Securing digital health records and medical devices
With the advent of electronic health records, hospitals and other medical facilities are inundated with data. This includes private health information covered by HIPAA and financial information from patients. Many medical devices are also connected to the Internet of Things, allowing some incredible health advancements but making cybersecurity a major consideration. These digital developments have made life easier for patients and caregivers in many ways, but they do place a burden on providers to protect the most sensitive information their patients could have. The number of people affected by cyberattacks in healthcare rose from 14 million in 2018 to 45 million in 2021, and the average breach costs health systems more than $2 million.
“Whether the attack vector is ransomware, credential harvesting or stealing devices, the healthcare industry is a prime target for attackers to monetize (protected health information) and sell on the Dark Web or hold an entity ransom unable to deliver patient care,” John Delano, healthcare cybersecurity strategist at Critical Insight and vice president at Christus Health, said in a statement.
Electronic Health Records
The HITECH Act of 2009 encouraged a nationwide network of EHRs, and the use of digital records has soared in the last decade. They’ve made the delivery of healthcare better and more efficient. The act also placed more requirements on entities covered by HIPAA and their associates, increasing the fines for violations. It also broadened the definition of a breach and requires facilities covered by HIPAA to notify patients of breaches within 60 days of discovery.

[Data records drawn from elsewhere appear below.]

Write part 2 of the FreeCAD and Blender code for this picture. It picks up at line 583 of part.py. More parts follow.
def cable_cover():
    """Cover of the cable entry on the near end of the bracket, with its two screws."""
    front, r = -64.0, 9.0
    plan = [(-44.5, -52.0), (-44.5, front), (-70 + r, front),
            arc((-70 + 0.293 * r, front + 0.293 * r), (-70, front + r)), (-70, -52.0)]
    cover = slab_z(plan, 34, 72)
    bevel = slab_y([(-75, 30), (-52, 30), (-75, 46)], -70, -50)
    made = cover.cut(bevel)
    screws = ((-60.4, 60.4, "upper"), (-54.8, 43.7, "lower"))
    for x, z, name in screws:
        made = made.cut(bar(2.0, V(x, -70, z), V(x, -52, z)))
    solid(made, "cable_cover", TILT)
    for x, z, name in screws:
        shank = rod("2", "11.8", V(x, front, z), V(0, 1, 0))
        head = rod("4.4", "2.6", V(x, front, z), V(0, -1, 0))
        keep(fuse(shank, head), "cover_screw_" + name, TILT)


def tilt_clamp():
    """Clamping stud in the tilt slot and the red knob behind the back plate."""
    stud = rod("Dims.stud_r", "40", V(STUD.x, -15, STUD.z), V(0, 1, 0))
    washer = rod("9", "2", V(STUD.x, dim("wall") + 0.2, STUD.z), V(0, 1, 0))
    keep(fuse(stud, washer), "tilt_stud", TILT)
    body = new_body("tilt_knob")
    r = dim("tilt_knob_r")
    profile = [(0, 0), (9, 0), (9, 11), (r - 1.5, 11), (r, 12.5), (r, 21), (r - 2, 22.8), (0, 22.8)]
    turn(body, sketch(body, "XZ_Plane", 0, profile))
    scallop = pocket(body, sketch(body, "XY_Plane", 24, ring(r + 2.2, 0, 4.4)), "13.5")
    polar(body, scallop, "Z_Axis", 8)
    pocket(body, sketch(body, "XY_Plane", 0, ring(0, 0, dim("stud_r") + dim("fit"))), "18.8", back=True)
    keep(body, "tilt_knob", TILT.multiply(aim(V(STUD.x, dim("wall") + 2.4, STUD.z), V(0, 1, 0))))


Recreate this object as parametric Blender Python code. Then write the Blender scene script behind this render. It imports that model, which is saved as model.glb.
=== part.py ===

These factors all make data security a huge priority for medical facilities and businesses that partner with them. Patient privacy and confidentiality are paramount; data exposures can often occur unintentionally. Securing patient data requires an enormous amount of care, much more than in other industries. Penetration and vulnerability testing services offered by companies like CDW can identify areas of risk. Networks handling PHI should be equipped with encryption, VPNs should be used when employees are accessing it, and logging in should require two-factor authentication. Servers that hold PHI should be stored in secure locations with access closely guarded.
“Physical, administrative, and technical safeguards can all be implemented to complement the security of health records databases,” write the authors of Health Records Database and Inherent Security Concerns: A Review of the Literature. “While physical safeguards such as physical access to servers and security cameras can prevent theft, technical safeguards such as firewalls and encryption can help prevent electronic breaches even when unauthorized personnel breaches the physical safeguards.”
There are tens of millions of IoT-connected medical devices implanted in patients or that they wear regularly. By 2025, more than 70 million Americans will use remote patient monitoring to transmit real-time medical information. Some of these devices are more secure than others. According to Gartner research, 75% of infusion pumps, which account for nearly half of the deployed medical IoT devices, have unpatched vulnerabilities. The consequences for security breaches can be much more dire than unprotected medical or financial information.
“Unseen vulnerable devices, access based on implicit trust, limited threat protection, and operational complexity make it hard to defend healthcare networks,” writes IoT security firm Palo Alto Networks.
They offer a six-step approach to securing and managing medical IoT devices: identify assets, assess risks, apply risk reduction policies, prevent known threats, detect and respond to unknown threats, and manage IoT-connected medical devices.
As more than half of medium to high severity cyberattacks target medical IoT devices, all measures need to be taken to protect them.
With so many risk factors, cybersecurity insurance is practically a must-have for hospitals and medical facilities. Premiums can be high, and underwriters are hesitant to issue policies without undertaking a thorough vetting of security protocols in place. This is where digital identity platforms come in.
“With insurance requirements becoming more costly and stringent, and cyberattacks more threatening, digital identity is the key to future-proofing healthcare digitalization,” Imprivata CEO Gus Malezis wrote on Hacker News. “It ticks the box for several cyber insurance and federal compliance requirements, in addition to following zero trust principles. Between strained budgets and escalating cyber risks, digital identity can reduce risk while improving compliance, streamlining user access, and bolstering security.”
Digital identity can consolidate several different assets and make sure they’re operating as one. They manage and secure all logins, including from third parties, at all access points with monitoring of all identities. As digitalization takes off across the medical industry, digital identity frameworks can stave off the cyberattacks that are sure to come.
When it comes to patient care, securing their most personal information is a close second to providing excellent treatment.